This lot is exempt from Sales Tax.
PROPERTY OF THE WADSWORTH ATHENEUM ART MUSEUM, SOLD TO BENEFIT THE ACQUISITIONS FUND
SAMUEL P. AVERY (1822-1904)
Ten of the following eleven lots form part of the collection of Barye bronzes once owned by art collector, dealer and philanthropist, Samuel Putnam Avery, and subsequently by his eldest son, Samuel Putnam Avery jr.
Born in New York City, the son of a leather merchant, Avery's early career was spent in the art of engraving on copper and wood, for which he was employed by various publishers and printers. However, a self-taught art connoisseur, he soon became a serious collector of rare paintings and etchings, and began advising well-to-do Americans on the purchase and importation of such works from the galleries of Europe. The income raised from this industry allowed Avery to start what became a highly successful art business in New York. On annual buying trips to Europe during the 1870s, he acquired or commissioned works by contemporary artists, such as Bouguereau, Gérôme and Meissonier, and returning to New York auctioned or sold them to specific collectors, most notably, William H. Vanderbilt and William T. Walters.
Avery's opinions were central in forming the Metropolitan Museum of Art in New York, of which he was a co-founder in 1872 and a lifelong trustee, and to which he donated many of his American paintings. His public munificence later included a gift of over 19,000 prints to the New York Public Library, helping it to establish a separate print room in 1899. Additionally, in memory of his architect son Henry O. Avery (d. 1890), he endowed the Avery Architectural Library at Columbia University, New York, bequeathing it his entire collection of over 15,000 volumes on art and architecture.

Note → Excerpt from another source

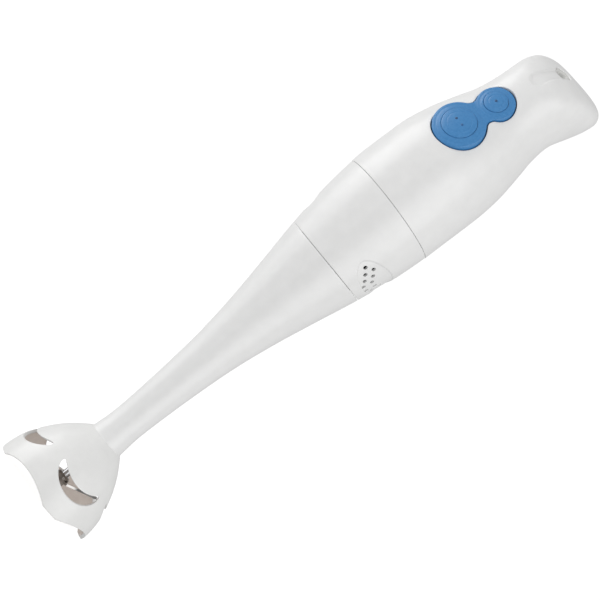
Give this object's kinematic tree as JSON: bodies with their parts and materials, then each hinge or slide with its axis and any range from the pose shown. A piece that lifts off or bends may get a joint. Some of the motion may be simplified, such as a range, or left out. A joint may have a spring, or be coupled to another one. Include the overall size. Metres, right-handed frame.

A keen collector himself, Samuel Putnam Avery jr took over the running of his father's business in 1888, and inherited the remainder of his collection on Avery senior's death in 1904. On Avery junior's own death in 1920, much of the combined collection was left to the Brooklyn Museum of Art, New York, and to the Wadsworth Atheneum, Hartford, Connecticut, where the Avery Wing was later opened in 1934.